_Dataset excerpt_.
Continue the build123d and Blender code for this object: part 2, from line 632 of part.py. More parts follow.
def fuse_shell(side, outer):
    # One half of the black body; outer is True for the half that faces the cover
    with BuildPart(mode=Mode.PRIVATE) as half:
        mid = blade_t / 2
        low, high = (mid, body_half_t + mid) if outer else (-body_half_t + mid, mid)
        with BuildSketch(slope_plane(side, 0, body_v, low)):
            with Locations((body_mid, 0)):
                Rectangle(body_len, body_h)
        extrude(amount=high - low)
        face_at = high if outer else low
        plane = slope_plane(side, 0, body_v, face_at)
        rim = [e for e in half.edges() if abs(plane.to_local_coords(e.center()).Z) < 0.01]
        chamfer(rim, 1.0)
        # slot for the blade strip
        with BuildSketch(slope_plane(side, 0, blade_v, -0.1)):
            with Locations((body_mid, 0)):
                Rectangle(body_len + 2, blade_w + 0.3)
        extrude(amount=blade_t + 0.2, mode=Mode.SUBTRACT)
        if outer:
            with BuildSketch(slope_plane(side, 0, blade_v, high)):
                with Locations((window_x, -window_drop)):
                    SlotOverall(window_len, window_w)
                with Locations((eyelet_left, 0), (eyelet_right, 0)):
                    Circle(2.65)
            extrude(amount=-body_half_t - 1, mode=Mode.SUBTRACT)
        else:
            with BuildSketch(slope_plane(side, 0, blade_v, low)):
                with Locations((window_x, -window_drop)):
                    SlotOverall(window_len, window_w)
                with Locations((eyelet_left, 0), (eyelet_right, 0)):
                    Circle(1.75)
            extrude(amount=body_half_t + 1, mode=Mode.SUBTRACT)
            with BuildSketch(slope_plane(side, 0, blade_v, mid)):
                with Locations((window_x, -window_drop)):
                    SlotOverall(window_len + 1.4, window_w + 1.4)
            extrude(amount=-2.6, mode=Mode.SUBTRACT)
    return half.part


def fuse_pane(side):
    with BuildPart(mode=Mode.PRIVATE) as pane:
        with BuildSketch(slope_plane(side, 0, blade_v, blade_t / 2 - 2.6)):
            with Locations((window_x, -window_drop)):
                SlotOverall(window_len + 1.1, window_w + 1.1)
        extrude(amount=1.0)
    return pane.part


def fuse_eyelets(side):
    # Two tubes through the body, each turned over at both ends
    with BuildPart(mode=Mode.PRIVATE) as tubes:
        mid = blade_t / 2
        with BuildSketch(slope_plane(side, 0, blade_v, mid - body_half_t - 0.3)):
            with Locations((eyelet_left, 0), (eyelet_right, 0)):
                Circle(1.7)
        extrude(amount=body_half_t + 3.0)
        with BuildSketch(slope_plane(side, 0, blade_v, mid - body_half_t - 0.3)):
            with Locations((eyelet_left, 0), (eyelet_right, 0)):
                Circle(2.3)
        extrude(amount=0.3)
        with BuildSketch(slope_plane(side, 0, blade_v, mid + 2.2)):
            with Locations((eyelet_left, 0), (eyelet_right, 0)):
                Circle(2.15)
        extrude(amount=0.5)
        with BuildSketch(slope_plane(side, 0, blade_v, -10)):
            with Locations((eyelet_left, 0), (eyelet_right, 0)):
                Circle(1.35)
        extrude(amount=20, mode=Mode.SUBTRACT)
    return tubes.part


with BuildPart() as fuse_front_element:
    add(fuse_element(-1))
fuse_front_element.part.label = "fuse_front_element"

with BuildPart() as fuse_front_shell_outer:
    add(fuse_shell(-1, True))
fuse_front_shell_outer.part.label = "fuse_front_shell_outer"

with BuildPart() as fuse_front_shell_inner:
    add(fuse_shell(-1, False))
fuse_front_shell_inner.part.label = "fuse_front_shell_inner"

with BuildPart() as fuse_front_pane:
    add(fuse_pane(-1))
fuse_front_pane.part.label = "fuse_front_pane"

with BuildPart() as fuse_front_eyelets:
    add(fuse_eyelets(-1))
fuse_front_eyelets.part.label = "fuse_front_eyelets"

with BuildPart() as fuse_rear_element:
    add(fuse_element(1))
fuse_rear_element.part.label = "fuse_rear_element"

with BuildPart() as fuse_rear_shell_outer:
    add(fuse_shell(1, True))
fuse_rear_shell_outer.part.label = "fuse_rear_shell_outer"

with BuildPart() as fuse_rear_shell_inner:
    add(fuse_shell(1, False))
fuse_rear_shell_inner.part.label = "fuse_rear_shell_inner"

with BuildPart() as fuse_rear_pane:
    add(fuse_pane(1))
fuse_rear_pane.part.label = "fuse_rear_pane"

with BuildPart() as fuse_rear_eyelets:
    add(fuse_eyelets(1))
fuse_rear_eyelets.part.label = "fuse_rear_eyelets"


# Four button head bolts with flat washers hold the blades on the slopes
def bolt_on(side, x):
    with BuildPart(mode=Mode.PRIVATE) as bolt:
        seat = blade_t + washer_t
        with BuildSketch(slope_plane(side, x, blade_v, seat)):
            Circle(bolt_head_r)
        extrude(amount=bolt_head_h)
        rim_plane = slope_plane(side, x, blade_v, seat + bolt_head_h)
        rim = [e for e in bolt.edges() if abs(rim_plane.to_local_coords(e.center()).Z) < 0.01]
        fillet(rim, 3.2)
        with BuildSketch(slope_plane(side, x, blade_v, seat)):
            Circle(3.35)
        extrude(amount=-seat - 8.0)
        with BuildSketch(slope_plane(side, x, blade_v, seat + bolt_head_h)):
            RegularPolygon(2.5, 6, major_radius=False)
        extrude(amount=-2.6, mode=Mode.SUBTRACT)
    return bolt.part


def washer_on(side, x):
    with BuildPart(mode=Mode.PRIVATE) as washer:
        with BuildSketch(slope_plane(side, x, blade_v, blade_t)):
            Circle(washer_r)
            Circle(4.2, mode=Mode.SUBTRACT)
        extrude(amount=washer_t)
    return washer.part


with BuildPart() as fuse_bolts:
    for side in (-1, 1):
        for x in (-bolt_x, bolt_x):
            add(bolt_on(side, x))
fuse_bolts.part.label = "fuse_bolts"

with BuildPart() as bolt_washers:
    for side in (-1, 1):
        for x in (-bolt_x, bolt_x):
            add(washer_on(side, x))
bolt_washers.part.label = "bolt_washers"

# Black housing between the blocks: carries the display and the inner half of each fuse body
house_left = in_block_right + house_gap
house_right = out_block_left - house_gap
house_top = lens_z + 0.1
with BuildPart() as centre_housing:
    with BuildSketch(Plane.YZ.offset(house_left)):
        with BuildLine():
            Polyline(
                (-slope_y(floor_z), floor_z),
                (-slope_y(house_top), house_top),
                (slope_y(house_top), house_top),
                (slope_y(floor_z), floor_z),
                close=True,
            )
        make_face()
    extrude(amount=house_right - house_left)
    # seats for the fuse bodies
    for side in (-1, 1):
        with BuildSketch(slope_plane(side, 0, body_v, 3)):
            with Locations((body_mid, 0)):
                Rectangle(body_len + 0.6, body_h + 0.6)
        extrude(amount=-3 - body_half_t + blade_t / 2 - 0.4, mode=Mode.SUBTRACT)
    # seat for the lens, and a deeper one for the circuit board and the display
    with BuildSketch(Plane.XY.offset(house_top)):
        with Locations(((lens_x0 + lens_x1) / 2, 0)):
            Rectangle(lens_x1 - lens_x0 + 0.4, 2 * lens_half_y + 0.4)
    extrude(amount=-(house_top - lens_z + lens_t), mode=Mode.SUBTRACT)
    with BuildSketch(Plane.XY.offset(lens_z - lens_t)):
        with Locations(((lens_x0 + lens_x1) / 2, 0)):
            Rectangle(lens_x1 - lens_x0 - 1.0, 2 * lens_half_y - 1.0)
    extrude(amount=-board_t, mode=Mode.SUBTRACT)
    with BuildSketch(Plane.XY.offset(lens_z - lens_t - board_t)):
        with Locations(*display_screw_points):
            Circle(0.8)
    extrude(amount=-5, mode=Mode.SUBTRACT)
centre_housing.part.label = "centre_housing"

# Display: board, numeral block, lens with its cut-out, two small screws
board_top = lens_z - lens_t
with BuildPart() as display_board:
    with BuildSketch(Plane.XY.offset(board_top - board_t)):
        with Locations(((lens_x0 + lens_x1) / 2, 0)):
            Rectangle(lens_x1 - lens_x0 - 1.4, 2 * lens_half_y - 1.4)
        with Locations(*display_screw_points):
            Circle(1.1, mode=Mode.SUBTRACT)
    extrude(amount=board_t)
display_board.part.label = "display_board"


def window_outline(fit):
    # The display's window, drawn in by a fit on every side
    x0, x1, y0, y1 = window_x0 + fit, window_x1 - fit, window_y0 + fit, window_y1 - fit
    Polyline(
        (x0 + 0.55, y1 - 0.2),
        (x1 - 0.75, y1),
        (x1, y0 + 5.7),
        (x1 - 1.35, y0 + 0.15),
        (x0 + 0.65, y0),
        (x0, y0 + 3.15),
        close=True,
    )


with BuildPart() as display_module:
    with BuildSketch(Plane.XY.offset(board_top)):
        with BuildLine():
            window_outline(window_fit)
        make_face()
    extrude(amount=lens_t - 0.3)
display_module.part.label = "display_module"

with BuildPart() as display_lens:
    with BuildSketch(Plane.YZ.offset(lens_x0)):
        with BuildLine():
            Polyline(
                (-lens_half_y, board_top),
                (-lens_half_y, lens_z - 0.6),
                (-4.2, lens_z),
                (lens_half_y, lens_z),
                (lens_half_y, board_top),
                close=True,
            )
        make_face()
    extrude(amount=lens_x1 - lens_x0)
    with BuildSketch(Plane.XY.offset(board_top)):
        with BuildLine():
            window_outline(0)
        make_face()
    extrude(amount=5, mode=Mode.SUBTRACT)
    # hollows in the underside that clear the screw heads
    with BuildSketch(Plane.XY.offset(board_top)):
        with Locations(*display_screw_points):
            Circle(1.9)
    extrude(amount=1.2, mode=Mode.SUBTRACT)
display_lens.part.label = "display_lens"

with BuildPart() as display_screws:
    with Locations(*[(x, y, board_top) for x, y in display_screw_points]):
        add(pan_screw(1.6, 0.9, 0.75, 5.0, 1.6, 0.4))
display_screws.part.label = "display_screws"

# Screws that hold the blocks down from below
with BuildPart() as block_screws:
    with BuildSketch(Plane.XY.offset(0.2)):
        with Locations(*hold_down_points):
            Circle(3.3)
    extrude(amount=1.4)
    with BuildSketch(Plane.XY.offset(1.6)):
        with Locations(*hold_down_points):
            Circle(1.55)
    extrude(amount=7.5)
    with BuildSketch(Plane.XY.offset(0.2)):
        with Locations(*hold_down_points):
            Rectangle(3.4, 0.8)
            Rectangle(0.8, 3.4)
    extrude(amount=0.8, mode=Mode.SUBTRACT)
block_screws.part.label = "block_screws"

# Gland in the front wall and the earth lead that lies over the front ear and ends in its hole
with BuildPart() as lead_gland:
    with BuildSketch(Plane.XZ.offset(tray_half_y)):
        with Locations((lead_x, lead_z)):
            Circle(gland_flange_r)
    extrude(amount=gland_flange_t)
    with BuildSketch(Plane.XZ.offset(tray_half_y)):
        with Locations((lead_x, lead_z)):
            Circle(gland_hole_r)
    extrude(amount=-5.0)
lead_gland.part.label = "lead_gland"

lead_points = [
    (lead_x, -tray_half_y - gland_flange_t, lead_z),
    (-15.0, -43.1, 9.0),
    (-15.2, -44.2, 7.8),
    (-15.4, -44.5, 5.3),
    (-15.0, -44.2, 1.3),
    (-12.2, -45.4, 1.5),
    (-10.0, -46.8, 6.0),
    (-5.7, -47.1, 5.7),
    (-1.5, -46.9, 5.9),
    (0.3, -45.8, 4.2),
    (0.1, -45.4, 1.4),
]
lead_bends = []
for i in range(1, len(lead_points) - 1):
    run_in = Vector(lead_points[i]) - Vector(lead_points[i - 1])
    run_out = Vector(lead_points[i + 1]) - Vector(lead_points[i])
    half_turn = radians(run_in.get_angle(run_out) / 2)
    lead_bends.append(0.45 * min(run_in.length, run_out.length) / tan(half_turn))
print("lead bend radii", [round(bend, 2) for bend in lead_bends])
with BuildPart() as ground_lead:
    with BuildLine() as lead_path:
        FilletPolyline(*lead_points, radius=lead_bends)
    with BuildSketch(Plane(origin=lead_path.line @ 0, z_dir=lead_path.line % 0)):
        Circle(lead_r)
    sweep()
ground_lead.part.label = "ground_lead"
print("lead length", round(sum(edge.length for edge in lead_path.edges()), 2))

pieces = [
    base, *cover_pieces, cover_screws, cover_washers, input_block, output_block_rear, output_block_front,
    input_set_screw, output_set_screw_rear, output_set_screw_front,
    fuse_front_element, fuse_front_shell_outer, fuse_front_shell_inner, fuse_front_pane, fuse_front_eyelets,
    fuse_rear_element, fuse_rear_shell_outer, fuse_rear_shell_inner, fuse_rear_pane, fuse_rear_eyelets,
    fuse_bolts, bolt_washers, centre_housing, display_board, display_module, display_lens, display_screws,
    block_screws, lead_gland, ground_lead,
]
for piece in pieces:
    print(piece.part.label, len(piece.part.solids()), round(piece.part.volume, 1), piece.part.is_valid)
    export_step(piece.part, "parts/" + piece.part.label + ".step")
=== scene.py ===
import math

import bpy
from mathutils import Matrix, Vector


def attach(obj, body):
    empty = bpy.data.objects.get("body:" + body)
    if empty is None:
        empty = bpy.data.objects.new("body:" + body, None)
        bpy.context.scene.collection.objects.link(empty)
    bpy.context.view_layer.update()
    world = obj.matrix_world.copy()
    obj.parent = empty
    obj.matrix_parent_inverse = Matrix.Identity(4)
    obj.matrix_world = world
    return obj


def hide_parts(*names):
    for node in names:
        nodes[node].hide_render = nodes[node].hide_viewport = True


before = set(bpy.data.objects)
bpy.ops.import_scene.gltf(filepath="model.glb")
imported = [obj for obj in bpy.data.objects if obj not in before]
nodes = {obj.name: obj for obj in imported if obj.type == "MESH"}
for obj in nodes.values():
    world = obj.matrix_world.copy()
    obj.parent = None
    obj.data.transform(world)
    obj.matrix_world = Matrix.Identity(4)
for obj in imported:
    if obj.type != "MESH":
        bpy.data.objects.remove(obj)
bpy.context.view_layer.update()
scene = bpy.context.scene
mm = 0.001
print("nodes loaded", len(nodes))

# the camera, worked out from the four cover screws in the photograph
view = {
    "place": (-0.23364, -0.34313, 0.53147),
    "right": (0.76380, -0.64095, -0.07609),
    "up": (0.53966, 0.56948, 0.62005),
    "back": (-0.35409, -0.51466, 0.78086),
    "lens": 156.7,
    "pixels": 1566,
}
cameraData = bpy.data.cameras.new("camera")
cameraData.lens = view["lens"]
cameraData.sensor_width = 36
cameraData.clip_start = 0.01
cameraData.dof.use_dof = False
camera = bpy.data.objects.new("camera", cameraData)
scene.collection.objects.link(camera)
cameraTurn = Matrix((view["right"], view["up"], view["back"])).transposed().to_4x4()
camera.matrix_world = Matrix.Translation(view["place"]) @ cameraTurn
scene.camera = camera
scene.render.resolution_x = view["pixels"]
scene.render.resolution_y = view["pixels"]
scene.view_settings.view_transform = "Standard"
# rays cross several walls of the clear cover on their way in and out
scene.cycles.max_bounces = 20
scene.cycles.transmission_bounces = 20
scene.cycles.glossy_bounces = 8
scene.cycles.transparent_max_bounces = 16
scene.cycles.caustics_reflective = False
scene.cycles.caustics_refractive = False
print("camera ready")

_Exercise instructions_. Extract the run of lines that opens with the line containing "for piece in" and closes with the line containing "before = set(bpy.data.objects)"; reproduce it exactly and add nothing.

_Final answer_.
for piece in pieces:
    print(piece.part.label, len(piece.part.solids()), round(piece.part.volume, 1), piece.part.is_valid)
    export_step(piece.part, "parts/" + piece.part.label + ".step")
=== scene.py ===
import math

import bpy
from mathutils import Matrix, Vector


def attach(obj, body):
    empty = bpy.data.objects.get("body:" + body)
    if empty is None:
        empty = bpy.data.objects.new("body:" + body, None)
        bpy.context.scene.collection.objects.link(empty)
    bpy.context.view_layer.update()
    world = obj.matrix_world.copy()
    obj.parent = empty
    obj.matrix_parent_inverse = Matrix.Identity(4)
    obj.matrix_world = world
    return obj


def hide_parts(*names):
    for node in names:
        nodes[node].hide_render = nodes[node].hide_viewport = True


before = set(bpy.data.objects)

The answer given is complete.